Irvine, Calif., February 1, 2009
George Farkas is Professor of Education and Sociology at the University of California at Irvine. He arrived in Summer 2008 from Pennsylvania State University, where he was Professor of Sociology, Demography, and Education, and served as the Director of Graduate Studies in the Sociology Department and Director of the Statistics Core in the Population Research Institute. A sociologist, he has a long history of research on educational disadvantage and inequality, and interventions to reduce them.
Dr. Farkas’ interest in educational outcomes for low income children began when, from 1972 – 1978, he served on the faculty of the Department of Sociology and the Institution for Social and Policy Studies at Yale University. Then, working at Abt Associates, Inc., a Cambridge MA think-tank, from 1978 to 1982, he evaluated the impacts of the Youth Incentive Entitlement Pilot Projects, a national demonstration project aimed to reduce school dropout and increase employment among low-income teenagers. The conclusion of this evaluation was that this intervention for teenagers was “too little, too late.” As a consequence, Farkas decided that the key to assisting disadvantaged youth lay in interventions beginning at younger ages. This insight has guided much of his subsequent research.
As a Professor of Sociology and Political Economy at the University of Texas at Dallas, Dr. Farkas began researching elementary and middle school student achievement within the Dallas School District in 1985. This led to articles in the American Sociological Review, the American Educational Research Journal, and other professional outlets, as well as his book, Human Capital or Cultural Capital? Ethnicity and Poverty Groups in an Urban School District. Working with business leaders from Texas Instruments and other corporations, Farkas was challenged to devise an intervention to raise the performance of low-income elementary school students. He responded by inventing the tutoring program, Reading One-to-One, which was implemented in a wide variety of school districts, and served as one of the models for President Clinton’s America Reads initiative of 1997, in which college work study students tutor elementary school students in reading. His paper, “Can All Children Learn to Read at Grade Level by the End of Third Grade?” was widely influential in promoting early reading initiatives.

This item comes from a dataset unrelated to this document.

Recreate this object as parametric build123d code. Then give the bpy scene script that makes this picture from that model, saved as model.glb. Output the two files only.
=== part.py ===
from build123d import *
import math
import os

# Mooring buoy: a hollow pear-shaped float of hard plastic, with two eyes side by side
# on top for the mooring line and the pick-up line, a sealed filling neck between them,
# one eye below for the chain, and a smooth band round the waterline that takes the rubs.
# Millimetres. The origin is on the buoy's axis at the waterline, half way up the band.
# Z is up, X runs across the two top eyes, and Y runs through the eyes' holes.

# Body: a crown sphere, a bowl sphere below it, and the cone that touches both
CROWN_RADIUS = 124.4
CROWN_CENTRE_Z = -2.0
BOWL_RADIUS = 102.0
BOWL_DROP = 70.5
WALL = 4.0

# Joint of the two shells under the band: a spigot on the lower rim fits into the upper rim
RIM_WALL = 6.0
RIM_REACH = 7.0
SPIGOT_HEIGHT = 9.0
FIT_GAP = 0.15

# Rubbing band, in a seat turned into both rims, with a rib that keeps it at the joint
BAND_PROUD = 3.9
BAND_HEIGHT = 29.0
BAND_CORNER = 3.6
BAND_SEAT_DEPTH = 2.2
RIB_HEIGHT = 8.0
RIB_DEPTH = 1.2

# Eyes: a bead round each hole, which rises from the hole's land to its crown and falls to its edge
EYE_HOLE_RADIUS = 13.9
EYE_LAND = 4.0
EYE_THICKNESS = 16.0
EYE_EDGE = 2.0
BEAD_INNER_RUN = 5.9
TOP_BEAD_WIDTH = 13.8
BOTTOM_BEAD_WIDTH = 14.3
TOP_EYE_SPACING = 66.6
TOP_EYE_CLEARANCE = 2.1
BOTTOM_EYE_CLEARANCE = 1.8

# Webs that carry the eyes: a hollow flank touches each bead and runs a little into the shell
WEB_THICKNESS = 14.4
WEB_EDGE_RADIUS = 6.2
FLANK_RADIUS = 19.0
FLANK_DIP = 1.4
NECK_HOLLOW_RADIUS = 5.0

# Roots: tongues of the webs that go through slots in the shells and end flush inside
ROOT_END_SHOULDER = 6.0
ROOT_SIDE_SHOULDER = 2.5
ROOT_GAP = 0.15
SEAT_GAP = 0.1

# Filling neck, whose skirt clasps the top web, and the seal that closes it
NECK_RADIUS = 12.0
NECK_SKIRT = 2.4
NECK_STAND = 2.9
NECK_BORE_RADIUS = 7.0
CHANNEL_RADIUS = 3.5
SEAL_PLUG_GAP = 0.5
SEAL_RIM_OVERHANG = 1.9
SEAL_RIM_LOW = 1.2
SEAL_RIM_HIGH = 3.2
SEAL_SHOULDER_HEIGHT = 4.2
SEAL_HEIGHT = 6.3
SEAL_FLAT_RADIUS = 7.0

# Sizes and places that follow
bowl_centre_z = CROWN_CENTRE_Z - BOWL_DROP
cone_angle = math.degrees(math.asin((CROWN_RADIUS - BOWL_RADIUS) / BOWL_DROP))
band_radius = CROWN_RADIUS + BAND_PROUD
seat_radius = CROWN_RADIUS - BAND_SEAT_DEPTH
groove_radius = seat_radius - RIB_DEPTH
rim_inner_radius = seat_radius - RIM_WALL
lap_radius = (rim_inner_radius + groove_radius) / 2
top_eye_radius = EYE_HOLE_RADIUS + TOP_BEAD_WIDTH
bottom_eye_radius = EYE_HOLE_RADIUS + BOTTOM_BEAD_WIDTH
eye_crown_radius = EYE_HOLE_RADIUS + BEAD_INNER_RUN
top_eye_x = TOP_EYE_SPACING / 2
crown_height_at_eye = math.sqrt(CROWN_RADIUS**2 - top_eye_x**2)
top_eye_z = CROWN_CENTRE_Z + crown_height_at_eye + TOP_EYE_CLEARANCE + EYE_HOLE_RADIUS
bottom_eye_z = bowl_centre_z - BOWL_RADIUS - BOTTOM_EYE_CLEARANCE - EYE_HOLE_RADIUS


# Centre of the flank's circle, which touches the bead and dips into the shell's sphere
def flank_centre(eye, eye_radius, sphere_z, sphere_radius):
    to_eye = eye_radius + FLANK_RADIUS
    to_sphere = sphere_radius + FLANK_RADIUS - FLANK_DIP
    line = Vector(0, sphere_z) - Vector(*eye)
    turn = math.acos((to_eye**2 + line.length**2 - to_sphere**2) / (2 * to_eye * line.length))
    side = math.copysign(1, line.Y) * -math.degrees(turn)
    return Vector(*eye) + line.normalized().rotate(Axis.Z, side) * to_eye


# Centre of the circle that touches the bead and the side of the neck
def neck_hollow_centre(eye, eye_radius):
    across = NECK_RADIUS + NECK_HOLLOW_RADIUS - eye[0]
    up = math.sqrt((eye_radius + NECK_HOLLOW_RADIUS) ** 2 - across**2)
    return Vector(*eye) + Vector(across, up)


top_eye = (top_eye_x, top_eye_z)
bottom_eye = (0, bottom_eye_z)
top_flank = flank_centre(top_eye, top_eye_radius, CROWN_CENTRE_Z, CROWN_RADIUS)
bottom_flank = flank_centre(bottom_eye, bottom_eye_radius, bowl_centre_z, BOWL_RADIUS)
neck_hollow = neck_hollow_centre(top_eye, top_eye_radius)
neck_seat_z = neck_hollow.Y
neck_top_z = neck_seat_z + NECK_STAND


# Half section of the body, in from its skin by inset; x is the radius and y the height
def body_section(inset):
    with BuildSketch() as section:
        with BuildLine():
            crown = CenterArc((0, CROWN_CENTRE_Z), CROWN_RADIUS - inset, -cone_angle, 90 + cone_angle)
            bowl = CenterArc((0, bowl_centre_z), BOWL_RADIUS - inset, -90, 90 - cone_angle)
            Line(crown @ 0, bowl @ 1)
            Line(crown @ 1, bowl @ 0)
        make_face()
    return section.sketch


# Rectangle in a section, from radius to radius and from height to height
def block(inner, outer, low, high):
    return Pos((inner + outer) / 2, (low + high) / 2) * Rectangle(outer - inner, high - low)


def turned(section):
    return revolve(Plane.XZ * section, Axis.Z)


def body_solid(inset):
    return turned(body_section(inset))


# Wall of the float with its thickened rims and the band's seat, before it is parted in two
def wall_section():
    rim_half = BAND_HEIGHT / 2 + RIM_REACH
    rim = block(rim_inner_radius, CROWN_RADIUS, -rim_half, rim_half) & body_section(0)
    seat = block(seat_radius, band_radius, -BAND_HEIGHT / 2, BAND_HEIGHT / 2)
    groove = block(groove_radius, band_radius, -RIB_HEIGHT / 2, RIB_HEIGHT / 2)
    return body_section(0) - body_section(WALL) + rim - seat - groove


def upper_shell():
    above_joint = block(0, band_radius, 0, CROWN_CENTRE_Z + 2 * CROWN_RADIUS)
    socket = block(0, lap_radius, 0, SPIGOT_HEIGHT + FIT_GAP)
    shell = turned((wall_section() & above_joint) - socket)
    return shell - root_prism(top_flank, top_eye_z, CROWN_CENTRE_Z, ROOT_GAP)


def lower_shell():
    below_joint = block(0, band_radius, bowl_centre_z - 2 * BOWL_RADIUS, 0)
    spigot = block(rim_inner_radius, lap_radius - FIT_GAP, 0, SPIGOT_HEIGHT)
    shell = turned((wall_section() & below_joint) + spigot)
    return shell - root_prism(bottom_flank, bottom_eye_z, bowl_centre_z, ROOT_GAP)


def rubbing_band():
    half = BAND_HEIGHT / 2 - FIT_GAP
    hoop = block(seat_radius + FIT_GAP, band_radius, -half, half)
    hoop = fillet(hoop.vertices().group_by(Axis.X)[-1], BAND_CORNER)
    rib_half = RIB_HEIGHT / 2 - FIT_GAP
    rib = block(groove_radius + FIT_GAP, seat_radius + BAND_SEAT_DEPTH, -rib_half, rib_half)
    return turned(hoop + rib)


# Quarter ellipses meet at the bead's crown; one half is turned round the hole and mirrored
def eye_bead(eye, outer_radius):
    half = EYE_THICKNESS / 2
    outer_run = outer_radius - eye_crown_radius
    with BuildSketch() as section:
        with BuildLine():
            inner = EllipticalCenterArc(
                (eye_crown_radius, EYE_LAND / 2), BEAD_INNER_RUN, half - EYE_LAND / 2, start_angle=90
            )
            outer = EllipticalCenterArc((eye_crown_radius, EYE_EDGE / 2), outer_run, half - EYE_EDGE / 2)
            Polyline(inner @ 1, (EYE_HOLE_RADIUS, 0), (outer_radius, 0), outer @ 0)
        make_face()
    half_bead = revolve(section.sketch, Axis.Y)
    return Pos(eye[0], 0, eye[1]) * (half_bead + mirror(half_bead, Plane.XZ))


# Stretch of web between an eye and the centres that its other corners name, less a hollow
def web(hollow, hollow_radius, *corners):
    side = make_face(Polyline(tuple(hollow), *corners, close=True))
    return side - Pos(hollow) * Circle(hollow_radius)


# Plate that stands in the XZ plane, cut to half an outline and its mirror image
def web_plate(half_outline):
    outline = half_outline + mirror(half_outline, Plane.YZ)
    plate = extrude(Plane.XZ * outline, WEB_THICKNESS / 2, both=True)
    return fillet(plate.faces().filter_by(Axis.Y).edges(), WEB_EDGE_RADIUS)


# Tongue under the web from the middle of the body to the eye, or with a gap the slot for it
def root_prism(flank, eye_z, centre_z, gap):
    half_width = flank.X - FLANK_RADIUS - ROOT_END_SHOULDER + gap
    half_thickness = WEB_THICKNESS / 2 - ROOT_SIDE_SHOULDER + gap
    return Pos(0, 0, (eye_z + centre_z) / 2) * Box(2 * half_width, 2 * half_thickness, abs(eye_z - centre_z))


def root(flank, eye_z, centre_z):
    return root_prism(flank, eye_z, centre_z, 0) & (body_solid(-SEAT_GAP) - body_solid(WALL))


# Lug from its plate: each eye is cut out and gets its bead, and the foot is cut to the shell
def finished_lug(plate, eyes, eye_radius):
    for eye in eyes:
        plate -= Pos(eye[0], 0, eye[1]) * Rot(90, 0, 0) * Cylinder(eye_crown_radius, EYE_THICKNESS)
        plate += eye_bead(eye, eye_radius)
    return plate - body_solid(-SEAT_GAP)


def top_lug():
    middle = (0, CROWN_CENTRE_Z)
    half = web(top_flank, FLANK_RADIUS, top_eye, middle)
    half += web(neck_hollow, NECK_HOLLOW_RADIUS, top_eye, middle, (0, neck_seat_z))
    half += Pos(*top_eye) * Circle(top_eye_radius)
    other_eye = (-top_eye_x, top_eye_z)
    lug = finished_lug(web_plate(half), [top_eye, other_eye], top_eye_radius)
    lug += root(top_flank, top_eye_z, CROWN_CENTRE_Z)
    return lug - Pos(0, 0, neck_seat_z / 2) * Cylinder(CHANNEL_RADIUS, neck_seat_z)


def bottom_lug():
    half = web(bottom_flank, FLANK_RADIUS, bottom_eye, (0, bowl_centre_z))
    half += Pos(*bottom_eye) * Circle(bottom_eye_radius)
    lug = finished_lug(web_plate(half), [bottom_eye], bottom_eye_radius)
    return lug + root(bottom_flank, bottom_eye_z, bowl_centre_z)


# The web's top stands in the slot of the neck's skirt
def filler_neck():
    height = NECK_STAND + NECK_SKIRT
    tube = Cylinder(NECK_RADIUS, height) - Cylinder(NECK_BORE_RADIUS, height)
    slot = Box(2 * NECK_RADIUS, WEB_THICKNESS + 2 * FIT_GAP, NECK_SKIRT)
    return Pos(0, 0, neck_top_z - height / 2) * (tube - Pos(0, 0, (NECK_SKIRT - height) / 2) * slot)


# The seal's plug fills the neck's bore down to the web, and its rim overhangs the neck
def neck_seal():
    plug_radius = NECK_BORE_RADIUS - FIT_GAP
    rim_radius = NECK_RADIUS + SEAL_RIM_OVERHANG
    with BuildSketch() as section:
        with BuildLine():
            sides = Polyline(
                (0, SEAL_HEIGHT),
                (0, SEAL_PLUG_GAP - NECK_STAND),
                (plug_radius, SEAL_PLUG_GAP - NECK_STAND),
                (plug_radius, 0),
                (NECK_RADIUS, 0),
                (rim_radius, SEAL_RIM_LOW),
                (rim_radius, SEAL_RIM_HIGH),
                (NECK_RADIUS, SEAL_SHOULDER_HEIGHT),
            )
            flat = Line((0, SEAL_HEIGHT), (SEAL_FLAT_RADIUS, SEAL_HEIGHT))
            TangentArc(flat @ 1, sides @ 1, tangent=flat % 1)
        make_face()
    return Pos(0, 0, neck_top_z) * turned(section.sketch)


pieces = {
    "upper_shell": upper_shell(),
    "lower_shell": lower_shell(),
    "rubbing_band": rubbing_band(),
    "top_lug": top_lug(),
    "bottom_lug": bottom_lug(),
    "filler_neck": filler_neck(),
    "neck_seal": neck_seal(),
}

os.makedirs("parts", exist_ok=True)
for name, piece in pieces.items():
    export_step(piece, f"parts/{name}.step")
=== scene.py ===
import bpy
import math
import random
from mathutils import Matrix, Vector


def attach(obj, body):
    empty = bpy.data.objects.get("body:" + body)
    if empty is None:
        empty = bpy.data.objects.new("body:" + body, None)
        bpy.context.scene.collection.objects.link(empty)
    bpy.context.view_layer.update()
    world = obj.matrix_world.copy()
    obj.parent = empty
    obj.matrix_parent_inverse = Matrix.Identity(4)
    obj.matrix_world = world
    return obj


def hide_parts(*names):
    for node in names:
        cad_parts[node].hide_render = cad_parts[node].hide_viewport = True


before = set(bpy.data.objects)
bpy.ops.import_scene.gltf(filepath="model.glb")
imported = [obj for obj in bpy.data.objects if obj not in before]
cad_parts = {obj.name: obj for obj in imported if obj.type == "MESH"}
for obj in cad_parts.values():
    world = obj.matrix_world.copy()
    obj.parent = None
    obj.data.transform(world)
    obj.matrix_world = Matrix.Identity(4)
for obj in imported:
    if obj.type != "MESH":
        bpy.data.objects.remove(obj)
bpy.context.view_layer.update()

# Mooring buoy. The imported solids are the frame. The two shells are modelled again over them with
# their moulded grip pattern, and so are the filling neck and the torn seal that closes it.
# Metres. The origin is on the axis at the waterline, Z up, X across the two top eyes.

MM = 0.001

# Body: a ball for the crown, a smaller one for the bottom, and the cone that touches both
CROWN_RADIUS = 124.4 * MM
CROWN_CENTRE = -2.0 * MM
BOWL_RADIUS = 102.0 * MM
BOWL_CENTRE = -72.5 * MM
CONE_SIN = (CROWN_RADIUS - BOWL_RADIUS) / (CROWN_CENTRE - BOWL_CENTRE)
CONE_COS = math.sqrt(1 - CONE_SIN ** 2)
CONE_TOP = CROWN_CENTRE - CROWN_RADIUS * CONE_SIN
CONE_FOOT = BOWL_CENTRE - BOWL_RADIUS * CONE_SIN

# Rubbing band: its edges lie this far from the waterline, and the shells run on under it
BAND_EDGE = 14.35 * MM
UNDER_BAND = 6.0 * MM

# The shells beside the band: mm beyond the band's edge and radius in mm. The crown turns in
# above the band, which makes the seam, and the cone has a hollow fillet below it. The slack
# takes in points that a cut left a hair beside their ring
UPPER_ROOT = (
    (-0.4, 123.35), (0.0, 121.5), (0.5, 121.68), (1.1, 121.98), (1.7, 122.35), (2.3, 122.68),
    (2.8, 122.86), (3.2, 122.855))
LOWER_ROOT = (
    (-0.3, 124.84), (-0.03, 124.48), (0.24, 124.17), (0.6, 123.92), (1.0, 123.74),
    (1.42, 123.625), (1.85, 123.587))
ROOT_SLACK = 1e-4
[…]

Moving to Penn State in 2000, Dr. Farkas extended his studies of unequal achievement to elementary school students at risk of learning disabilities in reading and math, including grants (with Paul Morgan) from the American Educational Research Association to study the determinants and consequences of placement into special education, and from the U.S. Department of Education to study which instructional approaches are most effective in teaching mathematics to such students in grades K – 5. This research has led to more than ten papers published in peer reviewed journals within the past two years, as well as a number of papers currently in press.
Dr. Farkas is also working (with Katerina Bodovski) on a book, Early Inequality, that is under contract to the Rose Monograph Series of the American Sociological Association, published by Russell Sage Foundation Press. In September, 2008, he gave an invited lecture on this topic to the Population Research Center at the University of Texas in Austin. He repeated this lecture in January 2009 to the Program in Population, Society, and Inequality at UC-Irvine, and is also scheduled to present this lecture to the Center for Advanced Social Science Research at New York University in April.
Most recently, Dr. Farkas has extended his studies of early inequality to the preschool years. This has led to articles on the determinants of early cognitive delay and the determinants of early attention problems; these are in press at peer reviewed journals. Additional articles are in preparation.
Dr. Farkas’ other research interests include gender and social class differences in educational achievement, as well as the effects of such achievement on employment and earnings. He is an expert on statistical methodology, and currently teaches two semesters of the statistical methodology course sequence for graduate students in the Ph.D. program in Education. He has a long history of co-authoring papers with graduate students, and is always ready to begin new projects on subjects of mutual interest.